Back to the books for now....Feel free to use this as an excuse to stop what you're doing and hug your kid, your own dad, your significant other, your friend. I've been doing it all day.

Tuesday, April 27, 2010

waiting waiting waiting

Bah. Today I am waiting for the phone call with the results from my dad's last PET scan. I don't know what PET stands for- but here it is in layman's terms: They give him a radioactive sugar shot (I call it a Spiderman Shot)  that seeks out and attaches itself to any parts of his body where there is cancer. Then they basically microwave him to pick up where those areas are and take a picture. I think I've been breaking things down for my kids so much that most of my explanations involve fictional characters at this point. (Unless it's Tobin, who I actually have to look up the acronym for PET for and who wants to check out the insides of the machinery AND his grandpa)

He had chest pains last week and went in for an x-ray, where they found a suspicious spot on his lung. He also started his cancer treatments with a spot at the base of his neck that they are looking at- both places are inoperable. If they are there, they have already survived one round each of chemo and radiation, which is scary. Still, there is nothing to do for it but wait. Dammit.

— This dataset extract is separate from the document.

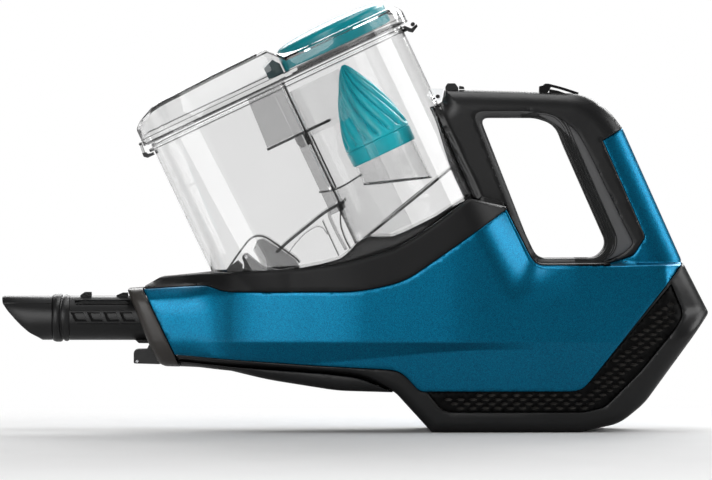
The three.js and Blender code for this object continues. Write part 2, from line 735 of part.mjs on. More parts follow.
function lidBody(offset, from, top, edge) {
  const geometry = new THREE.ExtrudeGeometry(binPlan(offset), {
    depth: top - from + 10 - edge, curveSegments: 7,
    bevelThickness: edge, bevelSize: edge, bevelOffset: -edge, bevelSegments: 2,
  });
  geometry.translate(0, 0, from - 10);
  const front = -offset;
  const rear = cycloneAt + binHalf + offset;
  const side = [
    [-20, from], [-20, top - 12], [front, top - 8.4], [front + 17, top], [lidStep, top],
    [lidStep + 7, top - rimDrop], [rear - 4, top - rimDrop], [rear, top - rimDrop - 5], [260, from],
  ];
  return toSolid(geometry).intersect(sidePrism(side, -reach, reach));
}

const hingeAt = [200.8, 94];
const hingePinRadius = 1.4;
const hingePinHalf = 21;
const earFrom = 15;
const earOutline = [
  [193.4, lidBase], [194, 105], [200, 101.5, 2], [hingeAt[0] + 2.8, hingeAt[1] + 3, 2],
  [hingeAt[0] + 2.8, hingeAt[1] - 2.8, 2], [hingeAt[0] - 2.6, hingeAt[1] - 2.8, 1.5],
  [hingeAt[0] - 2.6, lidBase],
];
const latchPivot = [-7.1, 99.6];
const latchPinRadius = 0.9;
const latchHalf = 8;
const latchEarTo = latchHalf + gap + 2.4;
const latchEarOutline = [
  [-4.2, lidBase], [-8.9, 98, 1], [-8.9, 101.4, 1.2], [-4.2, 103.4],
];

function pair(make, from, to) {
  return join(make(from, to), make(-to, -from));
}

const hingeBore = disc(hingePinRadius + gap, -40, 40, 'y', [hingeAt[0], 0, hingeAt[1]], 16);
const latchBore = disc(latchPinRadius + gap, -40, 40, 'y', [latchPivot[0], 0, latchPivot[1]], 12);
const capHole = disc(capRadius + gap, 90, 130, 'z', [capAt, 0, 0], 36);
const lidEars = pair((from, to) => sidePrism(earOutline, from, to), earFrom, hingePinHalf - 0.6);
const latchEars = pair((from, to) => sidePrism(latchEarOutline, from, to), latchHalf + gap, latchEarTo);
const lidHollow = lidBody(lidOverhang - lidWall, lidBase - 1, lidTop - lidWall, 2);
const lidCover = cut(
  join(lidBody(lidOverhang, lidBase, lidTop, 3), lidEars, latchEars),
  lidHollow, capHole, hingeBore, latchBore,
);
place('lid_cover', lidCover, clear, bin);
place(
  'hinge_pin',
  disc(hingePinRadius, -hingePinHalf, hingePinHalf, 'y', [hingeAt[0], 0, hingeAt[1]], 16), steel, bin,
);
place(
  'latch_pin',
  disc(latchPinRadius, -latchEarTo, latchEarTo, 'y', [latchPivot[0], 0, latchPivot[1]], 12), steel, bin,
);

const capTop = lidTop + capLift;
const capBase = 101.5;
const capProfile = [
  [0, capTop], [capRadius - 6, capTop], [capRadius - 1.5, capTop - 1.2], [capRadius, capTop - 4],
  [capRadius, capBase], [capRadius - 2.2, capBase], [capRadius - 2.2, capTop - 4.4],
  [capRadius - 7, capTop - 2.4], [0, capTop - 2.4],
];
place('cyclone_cap', turned([...capProfile].reverse(), 'z', [capAt, 0, 0], 36), turquoise, bin);

const gasketOuter = lidOverhang - lidWall - gap;
const gasket = cut(
  planPrism(binPlan(gasketOuter), binTop + gap, binTop + 3.4),
  planPrism(binPlan(-binWall), binTop - 2, binTop + 5),
);
place('lid_gasket', gasket, clearSeal, bin);

const bracketOutline = [
  [190, 84], [195, 86], [hingeAt[0] + 2.6, 91, 2], [hingeAt[0] + 2.6, 96.8, 2],
  [hingeAt[0] - 2.4, 96.8, 1], [hingeAt[0] - 4.4, 95], [190, 95],
];
const bracketHalf = earFrom - gap - 0.2;
const bracket = cut(
  sidePrism(bracketOutline, -bracketHalf, bracketHalf), binBody(gap, 0, 200), flange(gap), hingeBore,
);
place('hinge_bracket', bracket, clear, bin);

const latchOutline = [
  [-5.5, 101.2, 1.4], [-8.7, 101.2, 1.4], [-8.8, 91.6, 1], [-7.6, 88.8, 1], [-1.4, 88.8],
  [-1.4, 91], [-4.4, 91.1], [-5.5, 92.6],
];
place('lid_latch', cut(sidePrism(latchOutline, -latchHalf, latchHalf), latchBore), black, bin);

// ---------- crevice tool ----------

const toolBore = toolRadius - toolWall;
const ringFront = tubeFront - ringLength;
const toolTip = ringFront - mouthLength;

function sidePockets(xFrom, xTo, zFrom, zTo, depth) {
  const sleeve = ring(toolRadius - depth, 30, xFrom, xTo, 'x', [0, 0, toolHeight]);
  return sleeve.intersect(box(xFrom, xTo, -reach, reach, zFrom, zTo));
}

const windowCount = 4;
const windowPitch = 11.4;
const windowBar = 2.2;
const windowLow = -2.4; // from the tube's axis
const windowHigh = 3.6;
const windowDepth = 1.1;
const windows = [];
for (let i = 0; i < windowCount; i += 1) {
  const from = tubeFront + 2 + i * windowPitch;
  windows.push(sidePockets(
    from, from + windowPitch - windowBar, toolHeight + windowLow, toolHeight + windowHigh, windowDepth,
  ));
}
const tubeTop = toolHeight + toolRadius;
const nubs = join(
  box(tubeFront + 8, tubeFront + 16, -4, 4, tubeTop - 2, tubeTop + 2.6),
  box(tubeFront + 33, tubeFront + 41.2, -4, 4, tubeTop - 2, tubeTop + 2.2),
);
const railRecess = sidePockets(
  tubeFront + 8, tubeFront + 41, toolHeight + 7.4, toolHeight + 12.2, windowDepth,
);
const tubeBody = ring(toolBore, toolRadius, tubeFront + gap, tubeRear, 'x', [0, 0, toolHeight]);
place(
  'tool_tube',
  cut(join(tubeBody, nubs), ...windows, railRecess), black,
);
const ringRadius = toolRadius + 1.3;
const ringProfile = [
  [toolBore, ringFront + gap], [toolRadius, ringFront + gap], [ringRadius, ringFront + 2.4],
  [ringRadius, tubeFront - 3], [toolRadius + 0.4, tubeFront - gap], [toolBore, tubeFront - gap],
  [toolBore, ringFront + gap],
];
place('tool_ring', turned(ringProfile, 'x', [0, 0, toolHeight]), black);

const mouthNarrowing = 0.35; // share of the width lost at the tip

// Round tube that narrows sideways towards the tip.
function mouthBody(radius, tip) {
  const steps = 3;
  const profile = [[0, tip]];
  for (let i = 0; i <= steps; i += 1) profile.push([radius, tip + (ringFront - tip) * i / steps]);
  profile.push([0, ringFront]);
  const points = profile.map(([r, along]) => new THREE.Vector2(r, along));
  const geometry = new THREE.LatheGeometry(points, 32);
  geometry.rotateZ(-Math.PI / 2);
  const position = geometry.attributes.position;
  for (let i = 0; i < position.count; i += 1) {
    const narrowing = (ringFront - position.getX(i)) / (ringFront - toolTip);
    position.setZ(i, position.getZ(i) * (1 - mouthNarrowing * clamp01(narrowing)));
  }
  geometry.rotateX(Math.PI / 2);
  geometry.translate(0, 0, toolHeight);
  const solid = toSolid(geometry);
  return solid.volume() < 0 ? toSolid(flip(geometry)) : solid;
}
const mouthOutline = [
  [toolTip, 96], [ringFront, 96], [ringFront, 60],
  [ringFront - 6, 62.6, 3], [ringFront - 13.5, 68, 4], [toolTip, 91.5],
];
const mouth = mouthBody(toolRadius + 0.15, toolTip - 4).subtract(mouthBody(toolBore, toolTip - 8));
place('tool_mouth', mouth.intersect(sidePrism(mouthOutline, -reach, reach)), black);

// The release of the tool sits under its tube, in a notch of the collar's front.
const releaseOutline = [
  [-267.6, 59.4, 1], [-267.6, 62.7], [releaseRear, 62.7], [releaseRear, 59.4],
];
place('tool_release', sidePrism(releaseOutline, -releaseHalf, releaseHalf), black);
const connectorOutline = [
  [-268, 47, 1], [-268, 53.5], [-265.3, 56.4], [-255.4, 56.4], [-252.4, 50.6], [-252.4, 46.6],
];
place('connector_block', sidePrism(connectorOutline, -9, 9), black);

// ---------- drive, power and filter ----------

const motorRear = motorFront + motorLength;
const mountThickness = 3;
const bulkheadThickness = 3.5;
const bulkheadSlack = 3; // clear of the shells, for the ribs that carry it
const floorInside = 3.2;

// Cross wall that fills the housing and holds a round piece.
function bulkhead(from, holeRadius, top) {
  const fitted = bodyBlock(wall + bulkheadSlack);
  const narrow = bodyBlock(grilleSink + grilleThickness + bulkheadSlack);
  const behindGrille = 30;
  const to = from + bulkheadThickness;
  const sheet = join(
    fitted.intersect(box(from, to, -reach, reach, behindGrille, top)),
    narrow.intersect(box(from, to, -reach, reach, floorInside + gap, behindGrille)),
  );
  return cut(sheet, disc(holeRadius, from - 5, from + 10, 'x', [0, 0, motorHeight], 32));
}
const mountRadius = motorRadius + gap + mountThickness;
place('front_bulkhead', bulkhead(motorFront + 1, mountRadius + gap, 108), black);
place('rear_bulkhead', bulkhead(motorRear - 8, motorRadius + gap, 106), black);
place(
  'motor_mount',
  ring(motorRadius + gap, mountRadius, motorFront - 1, motorFront + 7, 'x', [0, 0, motorHeight], 32),
  rubber,
);
const fanRoom = 22;
const shaftRadius = 2.5;
const canProfile = [
  [14, motorFront], [motorRadius, motorFront], [motorRadius, motorRear - 3],
  [motorRadius - 3, motorRear], [0, motorRear], [0, motorRear - 12], [shaftRadius + gap, motorRear - 12],
  [shaftRadius + gap, motorFront + fanRoom], [motorRadius - 2.5, motorFront + fanRoom],
  [motorRadius - 2.5, motorFront + 2.5], [14, motorFront + 2.5], [14, motorFront],
];
place('motor_can', turned(canProfile, 'x', [0, 0, motorHeight], 32), steel);
const shaftFrom = motorFront + 3;
const shaftTo = motorRear - 12 - gap;
place('motor_shaft', disc(shaftRadius, shaftFrom, shaftTo, 'x', [0, 0, motorHeight], 20), steel);

// Fan wheel: a back plate with curved blades around the hub.
function fanWheel() {
  const bladeCount = 9;
  const wheelRadius = 27;
  const plateAt = motorFront + fanRoom - 4;
  const hubRadius = 6;
  const bore = disc(shaftRadius + gap, -100, 100, 'x', [0, 0, motorHeight], 20);
  const plate = disc(wheelRadius, plateAt, plateAt + 2, 'x', [0, 0, motorHeight], 36);
  const hub = disc(hubRadius, plateAt - 9, plateAt + 1, 'x', [0, 0, motorHeight], 24);
  const bladeShape = new THREE.Shape();
  bladeShape.moveTo(hubRadius - 1, -0.8);
  bladeShape.quadraticCurveTo(wheelRadius * 0.6, -1.2, wheelRadius - 1, 9);
  bladeShape.lineTo(wheelRadius - 2.2, 10);
  bladeShape.quadraticCurveTo(wheelRadius * 0.6, 0.8, hubRadius - 1, 0.8);
  bladeShape.closePath();
  const blades = [];
  for (let i = 0; i < bladeCount; i += 1) {
    const geometry = new THREE.ExtrudeGeometry(bladeShape, {
      depth: 8, bevelEnabled: false, curveSegments: 4,
    });
    geometry.rotateZ(2 * Math.PI * i / bladeCount);
    geometry.rotateY(Math.PI / 2);
    geometry.translate(plateAt - 7.5, 0, motorHeight);
    blades.push(toSolid(geometry));
  }
  return cut(join(plate, hub, ...blades), bore);
}
place('impeller', fanWheel(), softBlack);

const lowerCells = [[39, 40], [58, 40], [77, 40]];
const upperCells = [[48.5, 58], [67.5, 58], [86.5, 58]];
const cells = [...lowerCells, ...upperCells];
const holderOutline = [
  [31, 31.4], [82, 31.4], [94.6, 54], [94.6, 66.6, 3], [41, 66.6, 4], [31, 46],
];
const packParts = cells.map(([x, z]) => disc(
  cellRadius, -cellLength / 2, cellLength / 2, 'y', [x, 0, z], 14,
));
packParts.push(sidePrism(holderOutline, -24, -20), sidePrism(holderOutline, 20, 24));
place('battery_pack', join(...packParts), cellWrap);

const trayTop = 40 - cellRadius - gap;
const trayRib = [[30, floorInside + gap], [41, floorInside + gap], [70.5, 13.6], [78.4, 20.4], [82.6, 27],
  [82.6, trayTop - 1], [30, trayTop - 1]];
const tray = join(
  box(30, 82.6, -28, 28, trayTop - 2.6, trayTop), sidePrism(trayRib, -18, -15), sidePrism(trayRib, 15, 18),
);
place('battery_tray', tray.intersect(inside), black);

const boardFoot = 58 + cellRadius + gap;
place('control_board', box(43, 93, -24, 24, boardFoot, boardFoot + 1.6), board);

const filterHalf = filterRadius - 2;
const filterTop = -46 - binClear - gap;
const filterFoot = filterLedge + gap;
place(
  'filter_frame',
  ring(filterHalf, filterRadius, filterFoot, filterTop, 'z', [cycloneAt, 0, 0], 40), warmGrey, bin,
);

// Pleated disc: its rim zigzags.
function pleatedDisc() {
  const pleats = 24;
  const shape = new THREE.Shape();
  for (let i = 0; i < 2 * pleats; i += 1) {
    const radius = filterHalf - gap - (i % 2) * 2;
    const angle = Math.PI * i / pleats;
    if (i === 0) shape.moveTo(radius, 0);
    else shape.lineTo(radius * Math.cos(angle), radius * Math.sin(angle));
  }
  const geometry = new THREE.ExtrudeGeometry(shape, {
    depth: filterTop - filterFoot, bevelEnabled: false,
  });
  geometry.translate(cycloneAt, 0, filterFoot);
  return toSolid(geometry);
}
place('filter', pleatedDisc(), felt, bin);

export default vacuum;
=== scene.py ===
"""Studio view of a handheld vacuum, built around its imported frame."""

import json
import math

import bmesh
import bpy
import numpy as np
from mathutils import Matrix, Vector
from mathutils.geometry import delaunay_2d_cdt


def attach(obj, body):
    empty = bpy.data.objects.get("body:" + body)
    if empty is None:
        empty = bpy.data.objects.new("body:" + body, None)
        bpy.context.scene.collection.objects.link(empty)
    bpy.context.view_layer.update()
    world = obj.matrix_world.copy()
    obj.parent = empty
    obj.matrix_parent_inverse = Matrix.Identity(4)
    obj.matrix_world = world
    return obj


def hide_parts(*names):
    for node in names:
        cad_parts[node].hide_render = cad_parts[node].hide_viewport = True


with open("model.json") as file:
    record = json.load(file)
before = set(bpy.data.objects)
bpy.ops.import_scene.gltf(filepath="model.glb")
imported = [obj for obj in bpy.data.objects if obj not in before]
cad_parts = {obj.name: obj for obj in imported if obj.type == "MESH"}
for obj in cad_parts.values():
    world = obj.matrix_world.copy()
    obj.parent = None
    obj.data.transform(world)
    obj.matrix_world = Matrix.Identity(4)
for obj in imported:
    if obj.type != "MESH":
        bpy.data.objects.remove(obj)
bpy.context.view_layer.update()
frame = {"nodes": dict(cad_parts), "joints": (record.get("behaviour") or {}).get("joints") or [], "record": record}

nodes = frame["nodes"]

# All sizes are in millimetres unless a comment says otherwise.
MM = 0.001
# Gap between neighbouring panels, and half the gap between the two halves of the body.
GAP = 0.3
MIDDLE = 0.12
SIDES = ((-1, "_near"), (1, "_far"))
TOOL_HEIGHT = 78.6
COLLAR_BORE = 16.4
SHARP_ANGLE = math.radians(32)
WELD = 0.00001

# ---------- the bin's own directions ----------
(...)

Time to pick up the boys from school, I will try and write more soon.
Here's hoping...

Friday, April 9, 2010

It's been so long since I've written, which somehow always seems to manifest when I've the most to write about. The last year of my life have been the most.... whew, I don't even have to word- upheavaling? that I can recall in recent history. Just to summarize: A friend I was close with in high school died, I came to Ca for the memorial and suddenly found myself divorced and living in here again, with my entire life as I knew it evaporated- My life then moved onto working, single parenting, starting a relationship, finding out my dad has advanced stage melanoma, moving, having my significant other move 2/3 of the way across the country, having my niece come live with us, getting pneumonia and consequently losing my job selling fragrance as a result.... and poof! Now you're caught up. Kinda. Right.

I have been positively awful and keeping in contact over these past few months, and I wish I had it in me to send a handwritten thank you to so man people that deserve that and much more, but keeping my head above water seems to engulf most days at the moment.

Not to say we're not happy or healthy and doing well, despite the backstory. The kids are excellent- Aiden LOVES school and really enjoys his friends and learning. Tobin has 9th grade reading and math levels and is a tad less enthused with 2nd grade, but still finds things to put his creative and scientific mind into with projects and the books he continues to devour. Of course, Annika is the cutest little thing ever. She is a handful and a half, but she's so damn cute doing it! My dad has finished his chemo and radiation for now and retains an excellent mental and spiritual outlook- we are still waiting for the final scans to tell us about some possible trouble spots, but for now, we wait and take things one day at a time. I will see if I can fanagle a link to some recent pictures of them here, and see if I can somehow coax myself into writing more often. 

So there's an ubermini nutshell of an update, we'll see if I can elaborate more in the future. Feel free to check back, comment, say hello.